NEW YORK (MainStreet) — The amount of debt carried by consumers nationwide rose slightly in April, and was restrained significantly by Americans’ efforts to slash their credit card balances.
Nationwide revolving credit – the type of loan balance that can be subtracted from and added to from one month to the next, which is most commonly associated with credit card debt – fell 4.8% in April on a year-over-year basis to a total of $862.3 billion, according to the latest consumer credit statistics published by the Federal Reserve Board. That’s down from the $865.7 billion figure observed in March, following a 5.1% increase from the same month the prior year. The April total was still slightly higher than that seen at the end of February, though, when balances totaled $862 billion.
At the same time, the interest rates consumers paid on those accounts held steady, the report said. The rates for all credit card accounts held steady at 12.34% between February and the end of the first quarter, while those for accounts assessed interest stayed somewhat higher at 13.04%.

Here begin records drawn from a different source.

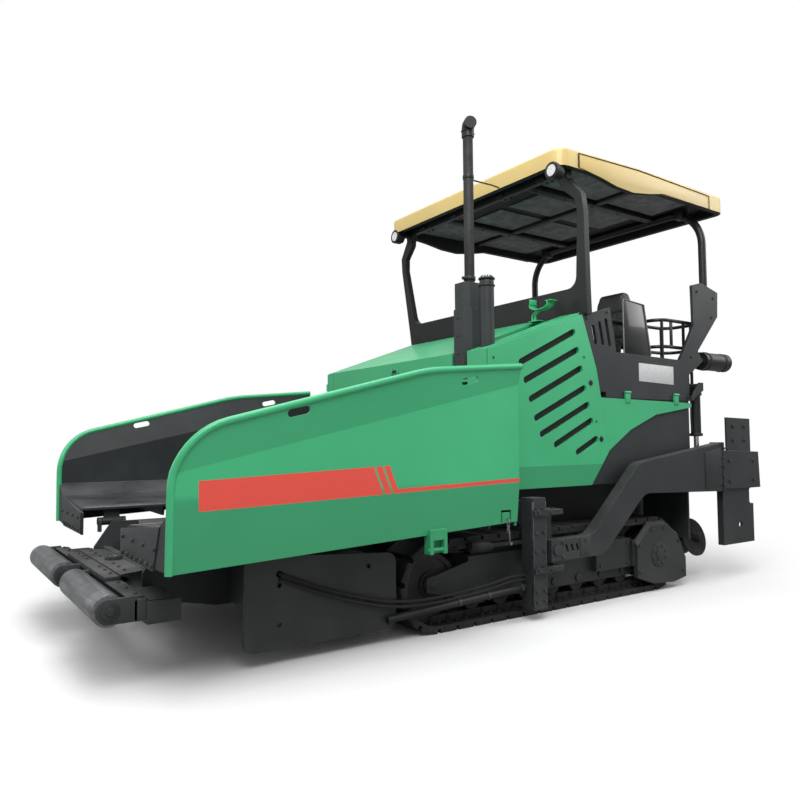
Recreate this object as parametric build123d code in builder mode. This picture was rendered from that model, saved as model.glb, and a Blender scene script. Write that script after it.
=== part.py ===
"""Asphalt paver on tracks: tractor with folding hopper, conveyors, augers and screed tow arms.

X points to the front (hopper and push rollers), Y to the left, Z up, in millimetres.
The origin lies on the ground under the middle of the machine's length and width.
Side plates are drawn in the XZ plane and cross-sections in the YZ plane.
"""
import os
from math import atan2, cos, degrees, hypot, pi, radians, sin

from build123d import *

os.makedirs("parts", exist_ok=True)

# ---------------------------------------------------------------- overall
length = 6340
front_x = length / 2
rear_x = -length / 2
seat_gap = 0.3           # play between pieces of different nodes that rest on each other
clear = 6                # least clearance round a piece that moves
sheet = 12               # steel plate of housings and covers

# ---------------------------------------------------------------- frame and conveyor
frame_y = 710            # outer face of the frame's longitudinal walls
frame_wall = 20
frame_bottom = 300
frame_rear = -2250
frame_front = 2780
hopper_wall_top = 750
bulkhead_x = 372         # front face of the hopper's rear wall and of the hood
tunnel_roof = 980
chain_z = 548            # height of the conveyor shafts
chain_radius = 82        # outside of the chain as it passes round its sprockets
chain_thick = 22
chain_width = 40
chain_y = (90, 620)
conveyor_front = 2560
conveyor_rear = -2160
flight_pitch = 315
flight_size = (34, 38)   # along the machine, and high
pan_thick = 15

# ---------------------------------------------------------------- side frames
side_frame_y = 1250
side_frame_front = 2330
side_frame_rear = 1230
side_frame_bottom = 100
side_frame_top = (685, 612)      # at the front and at the rear
side_frame_plate = 20

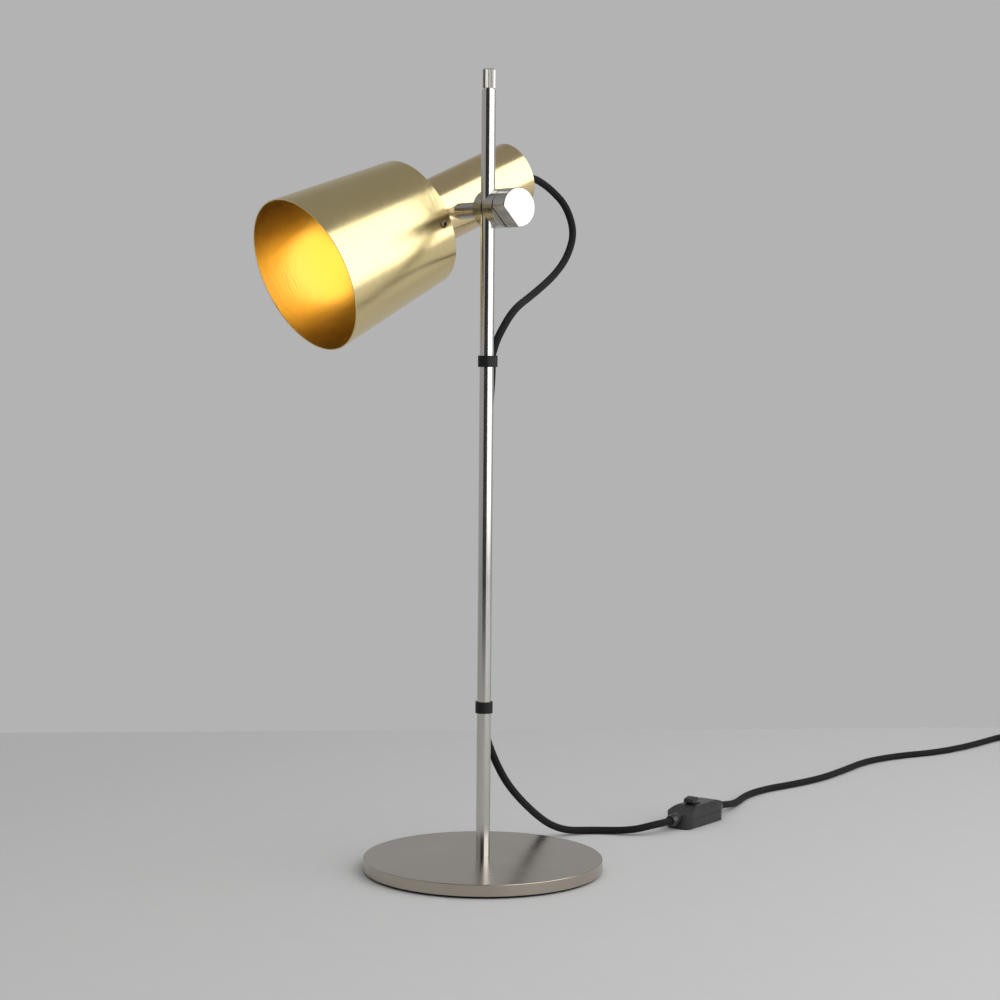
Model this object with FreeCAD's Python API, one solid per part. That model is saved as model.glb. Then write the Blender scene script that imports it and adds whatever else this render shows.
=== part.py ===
import FreeCAD, Part

import math
import os

from FreeCAD import Placement, Rotation, Vector

# Table lamp: a round base, a vertical pole, a two-jaw clamp with a knob that
# holds a tilting brass head, and a braided mains cord with an inline switch.
# Millimetres, +Z up. The origin is on the floor, under the pole's axis.
# +X points the way the clamp knob faces and the head looks towards -Y.

# ---- Shared fits and fasteners ----
FIT = 0.05                 # radial clearance of a shaft in its bore
FACE_GAP = 0.05            # gap between faces that turn on each other
BOLT_RADIUS = 3.0          # M6 thread, used at the base, cap, clamp and pin
NUT_ACROSS_FLATS = 10.0
NUT_HEIGHT = 5.0
WASHER_THICKNESS = 1.0

# ---- Base ----
BASE_RADIUS = 102.5
BASE_THICKNESS = 10.0
BASE_EDGE = 0.6            # chamfer on both rims
PAD_THICKNESS = 2.0
PAD_INSET = 3.5
SOCKET_DEPTH = 3.0         # the pole's seat in the top face
RECESS_RADIUS = 8.5        # counterbore for the screw from below
RECESS_DEPTH = 4.5
BASE_SCREW_HEAD_RADIUS = 5.3
BASE_SCREW_HEAD = 3.0
BASE_SCREW_GRIP = 16.0     # thread engaged in the pole
SOCKET_KEY = 2.5           # across flats of the hexagon in the screw's head

# ---- Pole and its cap ----
POLE_RADIUS = 6.0
POLE_LENGTH = 653.3
CAP_RADIUS = 5.3
CAP_LENGTH = 17.4
CAP_COLLAR = 1.4           # plain ring under the flutes
CAP_CHAMFER = 0.8
CAP_FLUTES = 24
CAP_FLUTE_DEPTH = 0.45
CAP_SPIGOT = 10.0

# ---- Cord clips on the pole ----
CLIP_WALL = 1.4
CLIP_VALLEY = 0.8          # how far the waist dips between the two rings
CLIP_HEIGHT = 9.6
UPPER_CLIP_BOTTOM = 430.8
LOWER_CLIP_BOTTOM = 136.4
UPPER_CLIP_CORD = (-4.2, 8.9)     # the cord's centre in each clip
LOWER_CLIP_CORD = (-7.7, 5.8)

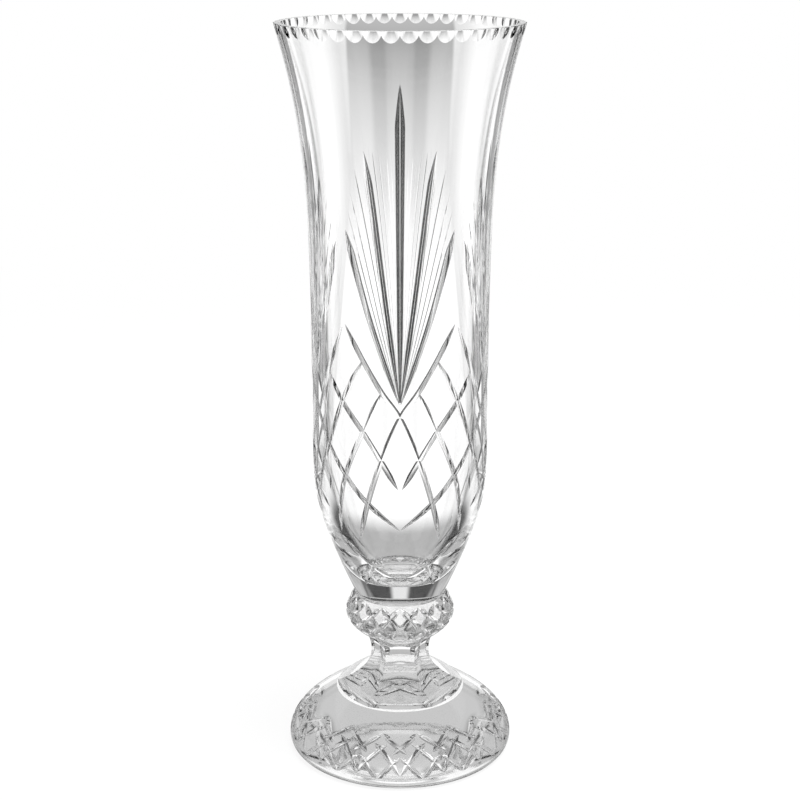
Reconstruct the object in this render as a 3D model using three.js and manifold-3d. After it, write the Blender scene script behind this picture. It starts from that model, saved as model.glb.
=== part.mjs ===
// A tall cut crystal vase on a knopped stem and a domed foot, in millimetres, +Z up.
// The origin is the centre of the foot's resting ring. The front of the pattern faces -Y.
// Each glass piece is ground flat where it meets the next, and a thin clear bond joins them.
import * as THREE from 'three';
import { mergeVertices } from 'three/addons/utils/BufferGeometryUtils.js';
import Module from 'manifold-3d';

const wasm = await Module();
wasm.setup();

// Driving dimensions. Radii are from the vase's axis, heights are from each piece's own base.
const bondThickness = 0.3;

const footHeight = 29.7;
const footRadius = 55.6;
const footWidestHeight = 5;
const footRestRadius = 52;
const footSeatRadius = 32;
const footHollowRadius = 44;
const footHollowDepth = 0.8;

const stemHeight = 31;
const stemPadRadius = 31.2;
const stemPadEdge = 2;
const stemNeckRadius = 14.3;
const stemNeckHeight = 18;
const stemTopRadius = 19.4;
const stemPanels = 6;
const stemPanelHollow = 1.2;
const stemPadRounding = 0.7;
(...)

But even as consumers were more conscientious in slashing their outstanding credit card debt, they still increased the amount of installment loans they carried, the report said. Nonrevolving credit – that is, installment loans not including mortgages and typically made up largely of education and auto financing – rose once again in April, growing 7.1% from the same month in 2011 to a total of close to $1.69 billion. That’s up from the slightly less than $1.68 billion in March, and more than $1.64 billion at the end of last year.